Though their own Scriptures said that God looks on the heart while humans focus on appearances, they still opted, maybe unconsciously, for an appearance-focused strategy. They polished the outside of the cup, as Jesus put it. They worked very hard to be seen by others as religiously impressive, and sought to hide anything in themselves that looked less than right.

A kingdom transformation approach brings what is ugly out into the open where it can be forgiven, cleansed, healed, transformed. Rather than avoiding fear, we lean into it and discover courage in the midst. Rather than numbing anxiety, we acknowledge its existence in God’s presence. Facing reality is always better than avoiding it. An appearance management approach hides what is wrong, dirty, or broken so others won’t see it. In this way, such realities grow more wrong, more broken. It takes layers of paint to whitewash those inner realities with an acceptable appearance.

Sometimes we opt for outward change as a substitute for the inward change to which God has been inviting us.
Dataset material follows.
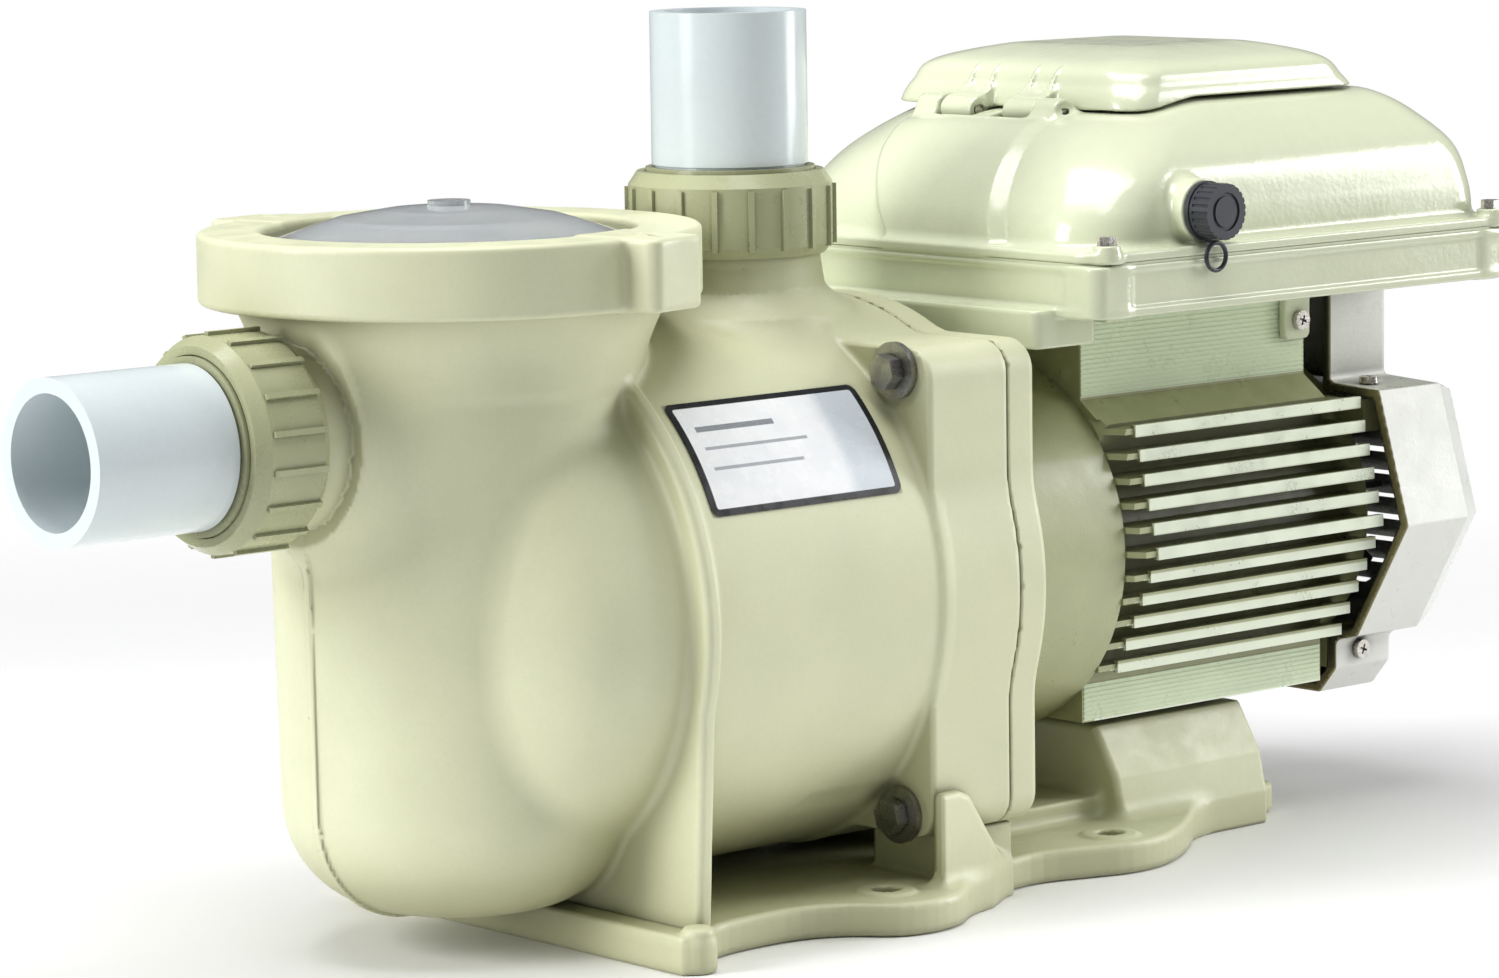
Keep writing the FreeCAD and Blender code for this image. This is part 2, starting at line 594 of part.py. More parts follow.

In doing so we escape a change in soul by choosing a change of venue. But usually the change needed is in our soul, not our setting. We may be tempted to change churches, change jobs, or even change spouses because something doesn’t feel right. Yet when we stop to discern, we may discover we are seeking a change “out there” to avoid a change “in here” that God may be leading us to welcome.

Transformation is also different from perfectionism. Perfectionism generally promotes pretending. Since none of us are perfect, we have to put on an appearance of perfection. But we are not writing this book from a place of having achieved perfection. We are still journeying in the valleys of transformation. We are all people in process who are sometimes more and sometimes less faithful to the journey.

We’ve noticed, however, that sometimes we are tempted to avoid necessary change because the pain of what’s unwell seems easier to endure that the unknown pain we imagine in the path of change. We must learn to cultivate awareness around our resistance to change as a surface reaction to a deeper and better invitation.

It can help to remember that we are not the prime movers in this transformation. The language of transformation in the New Testament, for example, is in the passive voice. Rather than being initiators of the action, we are responders to the action of another. We are being transformed rather than transforming ourselves.

Think about the familiar language in the book of Romans:

Therefore, I urge you, brothers and sisters, in view of God’s mercy, to offer your bodies as a living sacrifice, holy and pleasing to God—this is your true and proper worship. Do not conform to the pattern of this world, but be transformed by the renewing of your mind. Then you will be able to test and approve what God’s will is—his good, pleasing and perfect will.

(Romans 12:1-2, emphasis added)

In the light of our growing confidence in the ever-present mercy of God, we seek to offer our whole selves to abide in the holy, joyful, and transforming presence of God. Doing this is a worship-centric way to live and bears the fruit of reorienting us away from the life-draining patterns of this world and transforming us into the pattern of God’s good, pleasing, and perfect intentions for us. In this we are positioned to shine in the world in a way that just might recommend the kingdom of God to others living life with us. We learn to see reality through the eyes of Jesus.

Transformation is not something we seek directly. It is the “all these things will be given to you as well” (Matthew 6:33) that comes in the wake of seeking God first, aligning ourselves with divine reality, and walking in the truth. Transformation is the fruit of cooperating with and responding to divine activity.